The goal isn’t to dampen excitement. It’s to make sure excitement doesn’t override evaluation.

Before touring:

• Review your financial boundaries in writing.

• Clarify must-haves vs. nice-to-haves.

• Pre-decide your maximum monthly payment range.

During the tour:

• Pause in each room and consciously shift from “How does this feel?” to “What does this cost long term?”

• Take notes on structural features, not just finishes.

• Ask at least three risk-based questions per property.

After the tour:

• Step outside the model home before making any commitments.

• Re-evaluate numbers in a neutral environment.

• Sleep on major upgrade decisions.

Changing environments resets emotional intensity. That reset improves decision quality.

Why This Perspective Matters

Large listing platforms often focus on features and price. Very few discuss how environmental psychology shapes financial decisions.

New construction is not simply a transaction. It’s a sensory experience designed to lower friction and build momentum.

That design is not inherently manipulative. It’s strategic.

The informed buyer recognizes both:

• The genuine advantages of new construction (warranties, energy efficiency, modern systems).

• The psychological influence of controlled environments.

When you understand how fresh paint and open space reduce perceived risk, you gain something powerful — awareness.

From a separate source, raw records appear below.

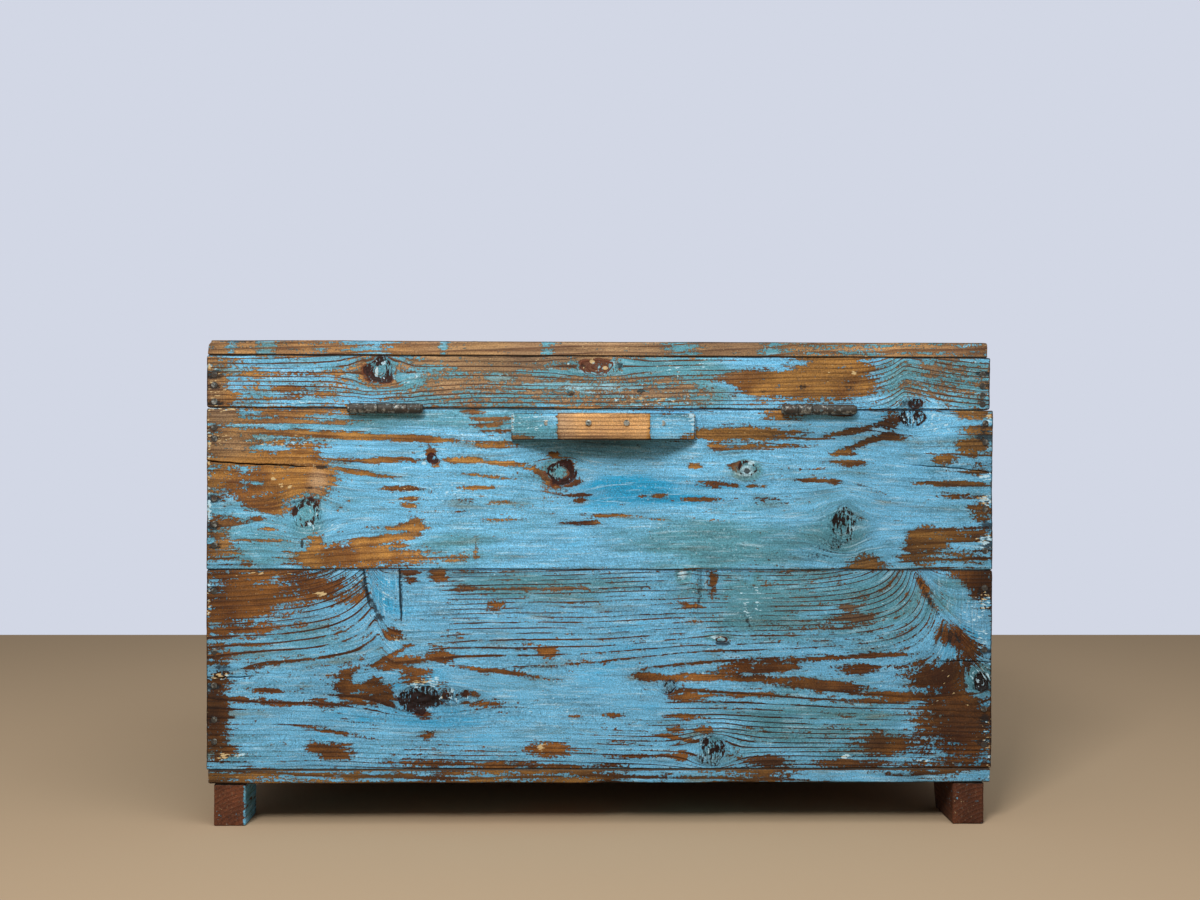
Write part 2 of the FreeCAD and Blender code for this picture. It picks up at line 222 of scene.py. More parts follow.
# Colours, as the photograph shows them
SKY = colour(114, 190, 232)
DEEP = colour(40, 158, 208)
TEAL = colour(92, 158, 176)
PALE = colour(192, 228, 244)
THIN_PAINT = colour(100, 118, 106)
DIRTY_PAINT = colour(50, 80, 90)
OCHRE = colour(150, 142, 100)
ORANGE_WOOD = colour(188, 136, 68)
BROWN_WOOD = colour(126, 82, 36)
GREY_WOOD = colour(154, 130, 102)
RED_WOOD = colour(108, 54, 34)
LATE_WOOD = colour(60, 30, 20)
MAROON = colour(52, 22, 22)
BLACK_WOOD = colour(24, 14, 16)
FRESH_WOOD = colour(214, 188, 138)
GRIME_AND_SHADE = colour(26, 22, 22)
REDDER_WOOD = (colour(184, 121, 54), colour(126, 75, 30))
FOOT_WOOD = (colour(120, 66, 38), colour(90, 48, 28), colour(70, 38, 24))
INSIDE_WOOD = (colour(196, 154, 102), colour(156, 114, 70), colour(120, 84, 52))
IRON = colour(66, 63, 58)
WORN_IRON = colour(146, 148, 142)
WORN_SCREW = colour(176, 176, 166)
RUST = colour(84, 52, 34)
PAINT_ON_IRON = colour(120, 160, 172)
FLOOR = colour(182, 158, 130)
WALL = colour(210, 215, 229)
ROOM_LIGHT = colour(236, 240, 246)

# Dry old wood and chalky paint shine less than varnish, whose level is 0.5
DRY_WOOD_SHINE = 0.25


def weathered_wood(name, light_wood=ORANGE_WOOD, dark_wood=BROWN_WOOD, late_wood=LATE_WOOD):
    """Softwood, brown with age, with what is left of its blue paint."""
    g = Graph(name)
    place = g.place()
    along = g.attribute("along")
    across = g.attribute("across")
    depth = g.attribute("depth")
    ring = g.attribute("ring")
    knot = g.attribute("knot")
    paint = g.attribute("paint")
    tone = g.attribute("tone")
    calm = g.attribute("calm")
    upright = g.step(g.attribute("upright"), 0.4, 0.6)

    def grain(long, wide, seed):
        """A place for noise that runs with the grain, at so many waves per metre."""
        return g.vector(along * long, across * wide, depth * wide + seed)

    def fibres(long, wide, seed, **more):
        """Noise that runs with the fibres, which stand upright beside a knot cut lengthwise."""
        lying = g.noise(grain(long, wide, seed), **more)
        standing = g.noise(g.vector(along * wide, across * long, seed + 1.0), **more)
        return lying + (standing - lying) * upright

    # Growth rings: soft early wood that ends in a hard dark line
    sway = g.noise(g.vector(along * 7, ring * 0.45, 0.0)) - 0.5
    count = ring + sway * 0.9
    turn = count.maths("FRACT", count)
    late = g.step(turn, 0.3, 0.85) * (1 - g.step(turn, 0.88, 1.0))
    breaks = g.noise(g.vector(along * 24, ring * 0.9, 8.0)) - 0.5
    bold = g.step(g.noise(g.vector(along * 5, ring * 0.9, 3.0)) + breaks * 0.9, 0.3, 0.52)
    thick = g.step(paint, 0.86, 1.1)
    ridge = g.step(turn, 0.66, 0.84) * (1 - g.step(turn, 0.92, 0.99))
    ridge = ridge * bold * (1 - thick) * (1 - calm)

    streak = fibres(15, 240, 9, detail=5.0, rough=0.6) - 0.5
    smear = g.noise(grain(60, 190, 4), detail=4.0, rough=0.6) - 0.5
    band = g.noise(grain(4, 45, 6)) - 0.5
    blotch = g.noise(grain(14, 60, 17), detail=5.0, rough=0.6) - 0.5
    fibre = fibres(26, 900, 5, detail=4.0, rough=0.65)
    hair = fibres(6, 380, 33, detail=2.0)
    flake = g.noise(place, scale=330.0, detail=4.0, rough=0.65) - 0.5
    speck = g.noise(place, scale=620.0, detail=2.0, rough=0.6) - 0.5
    cloud = g.noise(place, scale=11.0, detail=4.0, rough=0.55)

    def scales(long, wide, seed):
        """Paint breaks away in scales, each of which holds well or badly."""
        x = along * long + smear * 3.0
        y = across * wide + flake * 4.0
        inputs = {"Vector": g.vector(x, y, depth * wide + seed), "Scale": 1.0}
        return g.node("ShaderNodeTexVoronoi", None, inputs, output="Color") - 0.5

    # Paint that is left. It goes first from the hard ridges of the grain.
    left = paint - ridge * 0.75
    left = left + streak * 1.2 + smear * 1.1 + band * 0.5 + flake * 1.5
    left = left + scales(42, 200, 2.0) * 0.34 + scales(120, 420, 7.0) * 0.26
    core = g.step(knot, 0.35, 0.6)
    rim = g.step(knot, 0.03, 0.25)
    cracks = g.noise(place * (420, 420, 120), detail=3.0) - 0.5
    left = left + core * (cracks * 2.6 - 0.42)
    mask = g.step(left, 0.46, 0.54)

    wood = g.mix(g.step(cloud + streak * 0.3, 0.4, 0.62), light_wood, dark_wood)
    wood = g.mix(g.step(0 - tone, 0.1, 1.0) * 0.75, wood, GREY_WOOD)
    wood = g.mix(g.step(tone, 0.3, 1.0) * 0.6, wood, RED_WOOD)
    wood = g.mix(late * 0.35, wood, late_wood)
    wood = g.mix(g.step(fibre, 0.45, 0.72) * 0.55, wood, late_wood)
    wood = g.mix(g.step(hair, 0.56, 0.66) * 0.5, wood, late_wood)
    wood = g.mix(ridge * 0.85, wood, late_wood)
    wood = g.mix(g.step(left, 0.3, 0.46) * 0.45, wood, late_wood)
    wood = g.mix(g.step(flake, 0.06, 0.2) * 0.35, wood, GREY_WOOD)
    wood = g.mix(rim * 0.75, wood, RED_WOOD)
    wood = g.mix(core * 0.92, wood, g.mix(g.step(cracks, -0.06, 0.08), BLACK_WOOD, MAROON))

    hue = tone + (g.noise(place, scale=6.0, detail=3.0) - 0.5) * 1.6 + band * 0.8 + blotch * 2.0
    coat = g.mix(g.step(hue, -0.9, 0.15), TEAL, SKY)
    coat = g.mix(g.step(hue, 0.35, 1.1), coat, DEEP)
    coat = g.mix(g.step(0 - hue, 1.8, 2.8) * 0.8, coat, PALE)
    brush = fibres(24, 300, 14, detail=4.0, rough=0.65)
    coat = g.mix(g.step(brush, 0.52, 0.72) * 0.6, coat, PALE)
    coat = g.mix(g.step(fibre, 0.48, 0.7) * 0.5, coat, DIRTY_PAINT)
    coat = g.mix(g.step(streak, 0.02, 0.2) * 0.4, coat, DIRTY_PAINT)
    coat = g.mix(g.step(hair, 0.58, 0.68) * 0.3, coat, DIRTY_PAINT)
    coat = g.mix(ridge * 0.5, coat, DIRTY_PAINT)
    coat = g.mix((1 - g.step(left, 0.5, 0.75)) * 0.5, coat, THIN_PAINT)
    thin = g.step(0 - blotch + streak * 0.5 - band * 0.6, 0.1, 0.3) * (1 - thick * 0.7)
    coat = g.mix(thin * 0.45, coat, OCHRE)
    coat = g.mix(g.step(flake, 0.08, 0.2) * 0.6, coat, DIRTY_PAINT)
    coat = g.mix(g.step(0 - flake, 0.1, 0.2) * 0.5, coat, PALE)
    age_and_shade = g.attribute("age_and_shade")
    shown = g.mix(mask, g.scale(wood, 1 - age_and_shade * 0.8), coat)
    shown = g.scale(shown, 1.02 + speck * 2.0 + (fibre - 0.5) * 0.9 + blotch * 1.1)

    # Age darkens bare wood most, grime gathers in low places, and blows leave fresh chips.
    #     Age also carries painted shadow and shade from the boards' lists, and grime carries painted
    #     shade along the rims of the bare faces.
    shown = g.scale(shown, 1 - age_and_shade * 0.35)
    grime_and_shade = g.step(g.attribute("stain_and_shade") + streak * 1.6 + flake * 1.2, 0.35, 0.75)
    shown = g.mix(grime_and_shade * 0.85, shown, GRIME_AND_SHADE)
    fleck = g.noise(grain(150, 420, 21), detail=2.0) - 0.5
    fresh = g.step(g.attribute("chip") + fleck * 2.2 + flake * 0.8, 0.5, 0.62)
    shown = g.mix(fresh * 0.85, shown, g.mix(g.step(mask + core, 0.4, 0.6), FRESH_WOOD, PALE))

    height = mask * 0.0003 + late * 0.0002 + fibre * 0.0002 + flake * 0.0002 - grime_and_shade * 0.0003
    roughness = 0.64 - mask * 0.14 + (fibre - 0.5) * 0.2
    return g.surface(shown, roughness, height, Specular_IOR_Level=DRY_WOOD_SHINE)


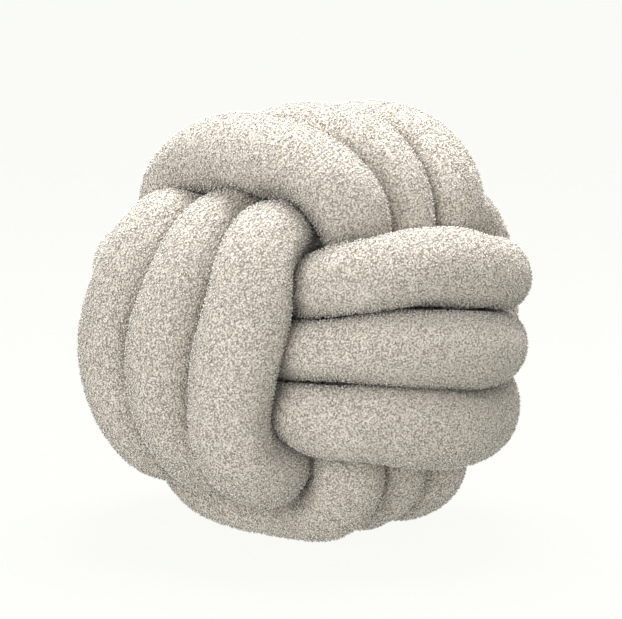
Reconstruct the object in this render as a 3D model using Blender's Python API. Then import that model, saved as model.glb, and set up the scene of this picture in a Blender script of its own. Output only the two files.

And awareness restores balance between emotion and analysis.

The Takeaway

If a model home makes you feel safe, that’s not an accident.

Your brain is interpreting environmental signals and adjusting its risk calculations.

The key is not to suppress that feeling — it’s to pair it with structured evaluation.

Excitement plus analysis is smarter than either alone.

That’s how you buy confidently without buying blindly.